Scripts that build objects
++++++++

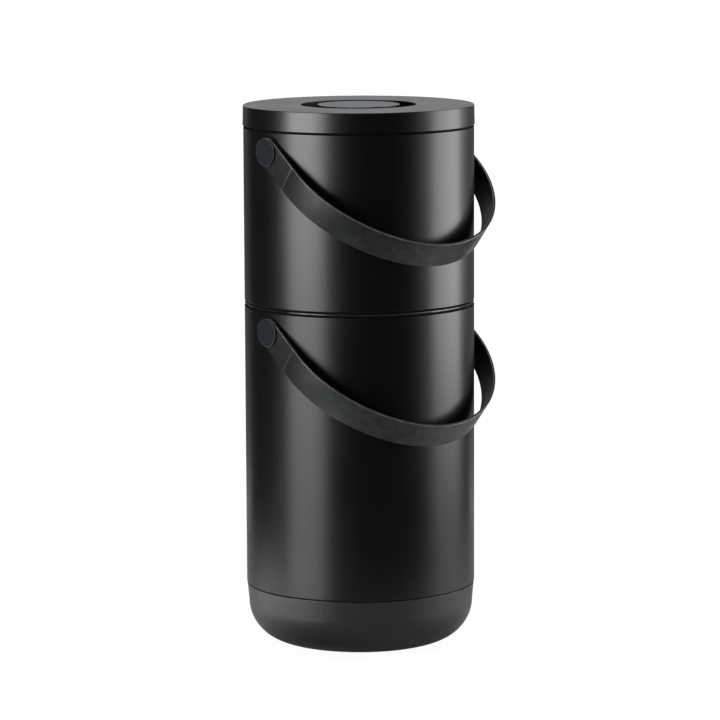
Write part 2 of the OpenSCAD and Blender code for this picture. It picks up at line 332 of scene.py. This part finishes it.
def powder_coat(name, dark, light, rough_low, rough_high):
    """Satin powder coat: a fine orange peel, a cloudy sheen, faint grain and rubbed edges; the edges are
    also painted lighter, partly as wear and partly as a painted highlight.
    """
    made = Shader(name, Specular_IOR_Level=0.5)
    cloud = made.noise(14, 3, 0.55, (1, 1, 0.5))
    grain = made.noise(900, 2)
    edge_wear_and_highlight = made.edge_wear_and_highlight(0.6)
    made.tint(made.spread(grain, 0.3, 0.7, 0, 1), dark, light)
    # Lighter edges: partly wear, partly a painted highlight.
    made.tint(edge_wear_and_highlight, dark, grey(0.02))
    made.roughen(made.spread(cloud, 0.3, 0.7, rough_low, rough_high), edge_wear_and_highlight, 0.2)
    made.bump(grain, 0.02 * MM, 0.35)
    made.bump(made.noise(260, 1), 0.03 * MM, 0.25)
    return made.material


def moulded(name, dark, light, rough_low, rough_high, grain=0.02, specular=0.5, ior=1.5, edge=0.05):
    """Moulded plastic: an even spark texture, slight flow clouding and polished edges, painted in the edge
    colour; that colour is partly wear and partly a painted highlight.
    """
    made = Shader(name, Specular_IOR_Level=specular, IOR=ior)
    cloud = made.noise(30, 2, 0.5)
    spark = made.noise(1400, 3, 0.65)
    edge_wear_and_highlight = made.edge_wear_and_highlight(0.8)
    made.tint(cloud, dark, light)
    # Edges in the edge colour: partly wear, partly a painted highlight.
    made.tint(edge_wear_and_highlight, dark, grey(edge))
    made.roughen(made.spread(spark, 0.3, 0.7, rough_low, rough_high), edge_wear_and_highlight, rough_low * 0.7)
    made.bump(spark, grain * MM, 0.5)
    return made.material


def silicone(name, dark, light, rough_low, rough_high, specular, edge):
    """Matte silicone: dusty mottling, a fine blasted texture, a soft sheen and shiny rubbed edges, painted
    in the edge colour; that colour is partly wear and partly a painted highlight.
    """
    made = Shader(name, Specular_IOR_Level=specular, Sheen_Weight=0.02, Sheen_Roughness=0.5)
    dust = made.noise(120, 5, 0.7)
    blast = made.noise(1600, 2)
    edge_wear_and_highlight = made.edge_wear_and_highlight(1.0)
    made.tint(made.spread(dust, 0.35, 0.65, 0, 1), dark, light)
    # Edges in the edge colour: partly wear, partly a painted highlight.
    made.tint(edge_wear_and_highlight, dark, grey(edge))
    made.roughen(made.spread(dust, 0.3, 0.7, rough_high, rough_low), edge_wear_and_highlight, rough_low * 0.6)
    made.bump(blast, 0.02 * MM, 0.5)
    made.bump(made.noise(240, 2), 0.05 * MM, 0.4)
    return made.material


def steel(name, color, rough_low, rough_high):
    """Plated steel in one colour: turned marks and small darker clouds."""
    made = Shader(name, Metallic=1.0)
    marks = made.noise(500, 2, 0.5, (1, 0.1, 0.1))
    cloud = made.noise(120, 2)
    darker = tuple(c * 0.82 for c in color)
    made.tint(cloud, darker, color)
    made.roughen(made.spread(marks, 0.3, 0.7, rough_low, rough_high))
    made.bump(marks, 0.01 * MM, 0.4)
    return made.material


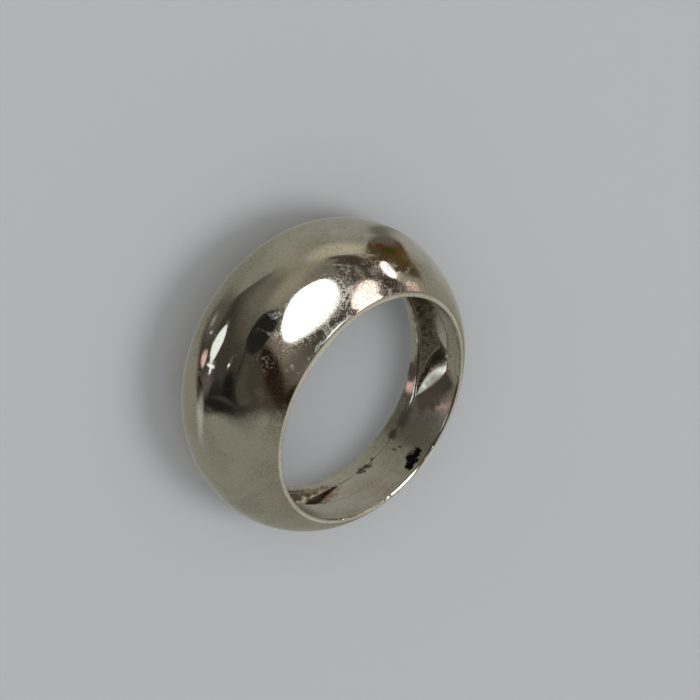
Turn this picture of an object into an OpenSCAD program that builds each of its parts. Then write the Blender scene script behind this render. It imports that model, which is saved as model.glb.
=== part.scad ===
// Dome ring: one casting, hollow under the dome, lying on its side.
// The finger hole is a true round bore. The dome and the hollow are swept round it
// by functions of the angle from the apex, so every size follows from the values below.

/* [Finger hole] */
// Radius of the finger hole
finger_r = 8.75; // [7.5:0.05:10.5]

/* [Band] */
// Width of the band at the finger hole, halfway between apex and shank
band_w = 6.08; // [5.4:0.02:8]
// How much wider than that the band is at the apex, and narrower at the shank
band_taper = 1.09; // [0:0.02:1.6]

/* [Rim] */
// Width of the flat rim at the apex
rim_apex = 0.57; // [0.4:0.02:0.8]
// Width of the flat rim at the shank
rim_shank = 0.36; // [0.24:0.02:0.5]
// How far the ground flat of the rim stands proud of the flank beside it
rim_land = 0.03; // [0.02:0.01:0.06]

/* [Dome] */
// Height of the dome over the finger hole at the apex
rise_apex = 6.9; // [4.5:0.1:7.5]
// Height a sixth of a turn from the apex
rise_sixth = 4; // [3:0.05:4.5]
// Height a quarter of a turn from the apex
rise_quarter = 2.55; // [1.9:0.05:3]
// Thickness in the middle of the shank
rise_shank = 1.35; // [1:0.05:1.7]
// Roundness of the flanks: a power of the cosine across the band, at apex and shank
flank_power = [0.7, 1.6]; // [0.6:0.05:1.7]
// Roundness of the crown: a power of the sine across the band, at apex and shank
crown_power = [0.6, 0.8]; // [0.6:0.05:1.1]
// How far round its arch the dome starts, which sets the crease between rim and flank
arch_start = 20; // [10:1:30]

/* [Hollow] */
// Width of the lip that the hollow leaves along the lower rim
lower_lip = 0.8; // [0.7:0.05:1.4]
// Width of the lower lip at the tips of the hollow
lower_lip_tip = 1.25; // [0.9:0.05:1.6]
// Width of the lip along the upper rim under the dome
upper_lip = 1.05; // [0.9:0.05:1.4]
// Width of the upper lip at the ring's two sides, the side towards +Y first
upper_lip_sides = [2.7, 1.5]; // [1.4:0.05:3]
// Width of the upper lip at the tips of the hollow
upper_lip_tip = 3.75; // [3:0.05:4]
// Wall left over the hollow at the apex
wall_apex = 0.95; // [0.7:0.05:1.2]
// Wall left over the hollow at its ends
wall_end = 0.38; // [0.35:0.01:0.6]
// Middle of the solid shank, as an angle from the apex
shank_angle = 172.5; // [165:0.5:195]
// Half the angle over which the shank is solid
solid_half_angle = 29.5; // [22:0.5:40]
// Angle over which the hollow opens out from its tips
tip_angle = 20; // [10:1:40]
// Depth that the hollow gains per degree at its tips
end_slope = 0.035; // [0.02:0.005:0.08]
// How fast that slope steepens, per degree
end_curve = 0.001; // [0:0.0005:0.003]
// Where the hollow is deepest across its width, from -1 at its lower edge to 1 at its upper edge
deepest = 0.6; // [-0.6:0.1:0.8]
// Angles from the middle of the shank between which the upper lip narrows under the dome
lip_narrows = [85, 140]; // [60:1:160]

/* [Groove] */
// Width of the fine groove that joins the hollow's tips across the shank
groove_w = 0.14; // [0.1:0.01:0.3]
// Depth of the fine groove
groove_d = 0.09; // [0.06:0.01:0.15]

/* [Hidden] */

turn_step = 5;            // degrees between the sections round the ring
across_steps = 20;        // steps across the dome in one section
hollow_steps = 8;         // steps across the hollow in one section
skirt = 0.5;              // how far the sweep runs past the rims before they are cut
inner_gap = 1;            // how far the sweeps start inside the finger hole
bore_sides = 180;
tarnished = [0.55, 0.53, 0.47];

// The dome's height is a sum of four cosines through the four rises above.
ends_mean = (rise_apex + rise_shank) / 2;
ends_half = (rise_apex - rise_shank) / 2;
rise_0 = (ends_mean + rise_quarter) / 2;
rise_2 = (ends_mean - rise_quarter) / 2;
rise_3 = (rise_0 + 0.5 * ends_half - 0.5 * rise_2 - rise_sixth) / 1.5;
rise_1 = ends_half - rise_3;

half_mid = band_w / 2;
rim_slope = band_taper / 2 / finger_r;   // each rim is a plane that leans by this slope
lean = atan(rim_slope);

// Mean of a value at the apex and one at the shank, by the angle from the apex
function blend(ends, angle) = (ends[0] + ends[1]) / 2 + (ends[0] - ends[1]) / 2 * cos(angle);
function rise(angle) = rise_0 + rise_1 * cos(angle) + rise_2 * cos(2 * angle) + rise_3 * cos(3 * angle);
function rim_w(angle) = blend([rim_apex, rim_shank], angle);
// Height of the rim's plane over the middle of the band, at a radius and an angle
function rim_z(r, angle) = half_mid + rim_slope * r * cos(angle);
function at_angle(r, angle, z) = [r * cos(angle), r * sin(angle), z];

// One section of the dome: up the lower flank, over the crown and down the upper flank.
// s runs from arch_start to 180 - arch_start.
function arch_lift(angle, sine) =
    let (power = blend(crown_power, angle), start = pow(sin(arch_start), power))
    (pow(sine, power) - start) / (1 - start);
function dome_r(angle, s) = finger_r + rim_w(angle)
    + (rise(angle) - rim_w(angle)) * arch_lift(angle, sin(s));
function flank_z(angle) = rim_z(finger_r + rim_w(angle), angle) - rim_land;
function dome_z(angle, s) =
    -sign(cos(s)) * pow(abs(cos(s)) / cos(arch_start), blend(flank_power, angle)) * flank_z(angle);
function dome_section(angle) =
    let (inner = finger_r - inner_gap, edge = finger_r + rim_w(angle), top = rim_z(edge, angle) + skirt)
    concat(
        [[inner, -top], [edge, -top]],
        [for (i = [0 : across_steps])
            let (s = arch_start + (180 - 2 * arch_start) * i / across_steps)
            [dome_r(angle, s), dome_z(angle, s)]],
        [[edge, top], [inner, top]]
    );

// Height of the dome's surface over the finger hole, at a place across the band
function cover(angle, z) =
    let (
        reach = min(1, abs(z) / flank_z(angle)),
        c = cos(arch_start) * pow(reach, 1 / blend(flank_power, angle))
    )
    rim_w(angle) + (rise(angle) - rim_w(angle)) * arch_lift(angle, sqrt(max(0, 1 - c * c)));

// Angle from the middle of the shank, 0 to 180
function from_shank(angle) = 180 - abs(180 - ((angle - shank_angle + 360) % 360));
function share_of(value, start, end) = min(1, max(0, (value - start) / (end - start)));
// How near a place is to the hollow's tips: 1 at a tip, 0 once the hollow has opened out
function tip_share(angle) =
    pow(1 - share_of(from_shank(angle), solid_half_angle, solid_half_angle + tip_angle), 1.3);
function upper_lip_w(angle) =
    let (side = (angle - shank_angle + 360) % 360 > 180 ? upper_lip_sides[0] : upper_lip_sides[1])
    side
    + (upper_lip - side) * share_of(from_shank(angle), lip_narrows[0], lip_narrows[1])
    + (upper_lip_tip - side) * tip_share(angle);
function lower_lip_w(angle) = lower_lip + (lower_lip_tip - lower_lip) * tip_share(angle);
function hollow_low(angle) = -rim_z(finger_r, angle) + lower_lip_w(angle);
function hollow_high(angle) =
    from_shank(angle) <= solid_half_angle
        ? hollow_low(angle) + groove_w
        : max(hollow_low(angle) + groove_w, rim_z(finger_r, angle) - upper_lip_w(angle));
function wall(angle) = wall_end + (wall_apex - wall_end) * max(0, cos(angle));
// Share of the full depth across the hollow, whose bottom is round: 0 at both edges
function round_share(across) =
    across < deepest
        ? sqrt((1 + across) / (1 + deepest))
        : sqrt(1 - pow((across - deepest) / (1 - deepest), 2));
function hollow_depth(angle, z, across) =
    let (past_tip = max(0, from_shank(angle) - solid_half_angle))
    max(groove_d, min(
        cover(angle, z) - wall(angle),
        (groove_d + end_slope * past_tip + end_curve * past_tip * past_tip) * round_share(across)
    ));
function hollow_section(angle) =
    let (inner = finger_r - inner_gap, low = hollow_low(angle), high = hollow_high(angle))
    concat(
        [[inner, low]],
        [for (i = [0 : hollow_steps])
            let (across = -cos(180 * i / hollow_steps), z = (low + high + (high - low) * across) / 2)
            [finger_r + hollow_depth(angle, z, across), z]],
        [[inner, high]]
    );

function swept_points(sections, angles) =
    [for (i = [0 : len(angles) - 1]) for (p = sections[i]) at_angle(p[0], angles[i], p[1])];

// A closed sweep round the ring; sections run from low to high on their outer side
module sweep(sections, angles) {
    rings = len(angles);
    n = len(sections[0]);
    quads = [for (i = [0 : rings - 1]) for (j = [0 : n - 1])
        [i * n + j, ((i + 1) % rings) * n + j, ((i + 1) % rings) * n + (j + 1) % n, i * n + (j + 1) % n]];
    faces = [for (q = quads) for (half = [0, 1])
        half == 0 ? [q[2], q[1], q[0]] : [q[3], q[2], q[0]]];
    polyhedron(points = swept_points(sections, angles), faces = faces, convexity = 10);
}

dome_angles = [for (a = [0 : turn_step : 359]) a];
dome_sections = [for (a = dome_angles) dome_section(a)];
hollow_angles = [for (a = [shank_angle : turn_step : shank_angle + 359]) a];
hollow_sections = [for (a = hollow_angles) hollow_section(a)];

// Where the ring reaches along X once it has been laid on its lower rim
laid_x = [for (i = [0 : len(dome_angles) - 1]) for (p = dome_sections[i])
    if (abs(p[1]) <= rim_z(p[0], dome_angles[i]) + 0.001)
        p[0] * cos(dome_angles[i]) * cos(lean) - p[1] * sin(lean)];
centre_x = (min(laid_x) + max(laid_x)) / 2;

// Everything past the plane of one rim
module beyond_rim() {
    size = 4 * finger_r;
    translate([0, 0, half_mid])
        rotate([0, -lean, 0])
            translate([-size / 2, -size / 2, 0])
                cube([size, size, size / 4]);
}

module ring_upright() {
    difference() {
        sweep(dome_sections, dome_angles);
        beyond_rim();
        mirror([0, 0, 1]) beyond_rim();
        cylinder(r = finger_r, h = 2 * band_w, center = true, $fn = bore_sides);
        sweep(hollow_sections, hollow_angles);
    }
}

module dome_ring() {
    color(tarnished)
        translate([-centre_x, 0, half_mid * cos(lean)])
            rotate([0, -lean, 0])
                ring_upright();
}

dome_ring();
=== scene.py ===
import math

import bmesh
import bpy
from mathutils import Matrix, Vector


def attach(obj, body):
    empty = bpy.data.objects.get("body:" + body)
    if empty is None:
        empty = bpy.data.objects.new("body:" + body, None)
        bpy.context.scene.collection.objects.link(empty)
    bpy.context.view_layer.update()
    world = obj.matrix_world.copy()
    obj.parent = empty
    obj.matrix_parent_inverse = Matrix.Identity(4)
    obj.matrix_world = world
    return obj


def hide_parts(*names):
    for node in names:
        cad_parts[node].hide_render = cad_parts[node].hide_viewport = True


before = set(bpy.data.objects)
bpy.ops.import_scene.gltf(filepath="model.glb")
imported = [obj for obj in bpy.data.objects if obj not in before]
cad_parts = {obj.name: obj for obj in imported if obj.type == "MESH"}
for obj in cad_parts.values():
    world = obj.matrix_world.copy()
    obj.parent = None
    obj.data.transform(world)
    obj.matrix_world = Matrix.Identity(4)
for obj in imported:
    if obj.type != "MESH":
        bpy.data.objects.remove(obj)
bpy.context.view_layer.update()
mm = 0.001
print("frame loaded:", sorted(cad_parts))


def directionTo(setup):
    # unit vector towards the setup's azimuth and elevation
    azimuth, elevation = math.radians(setup["azimuth"]), math.radians(setup["elevation"])
    return Vector((
        math.cos(elevation) * math.cos(azimuth),
        math.cos(elevation) * math.sin(azimuth),
        math.sin(elevation),
    ))


def viewTurn(setup):
    # the axes of a view from that direction: right, up and back
    upright = directionTo(setup).to_track_quat("Z", "Y").to_matrix()
    return upright @ Matrix.Rotation(math.radians(setup["roll"]), 3, "Z")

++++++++

→ **YOUR OBJECTIVE**:
Begin with the line containing "plane of one rim" and end with the line containing "bpy.data.objects.remove(obj)"; repeat every line from start to finish exactly, and nothing outside them.

→ **FULL OUTPUT**:
// Everything past the plane of one rim
module beyond_rim() {
    size = 4 * finger_r;
    translate([0, 0, half_mid])
        rotate([0, -lean, 0])
            translate([-size / 2, -size / 2, 0])
                cube([size, size, size / 4]);
}

module ring_upright() {
    difference() {
        sweep(dome_sections, dome_angles);
        beyond_rim();
        mirror([0, 0, 1]) beyond_rim();
        cylinder(r = finger_r, h = 2 * band_w, center = true, $fn = bore_sides);
        sweep(hollow_sections, hollow_angles);
    }
}

module dome_ring() {
    color(tarnished)
        translate([-centre_x, 0, half_mid * cos(lean)])
            rotate([0, -lean, 0])
                ring_upright();
}

dome_ring();
=== scene.py ===
import math

import bmesh
import bpy
from mathutils import Matrix, Vector


def attach(obj, body):
    empty = bpy.data.objects.get("body:" + body)
    if empty is None:
        empty = bpy.data.objects.new("body:" + body, None)
        bpy.context.scene.collection.objects.link(empty)
    bpy.context.view_layer.update()
    world = obj.matrix_world.copy()
    obj.parent = empty
    obj.matrix_parent_inverse = Matrix.Identity(4)
    obj.matrix_world = world
    return obj


def hide_parts(*names):
    for node in names:
        cad_parts[node].hide_render = cad_parts[node].hide_viewport = True


before = set(bpy.data.objects)
bpy.ops.import_scene.gltf(filepath="model.glb")
imported = [obj for obj in bpy.data.objects if obj not in before]
cad_parts = {obj.name: obj for obj in imported if obj.type == "MESH"}
for obj in cad_parts.values():
    world = obj.matrix_world.copy()
    obj.parent = None
    obj.data.transform(world)
    obj.matrix_world = Matrix.Identity(4)
for obj in imported:
    if obj.type != "MESH":
        bpy.data.objects.remove(obj)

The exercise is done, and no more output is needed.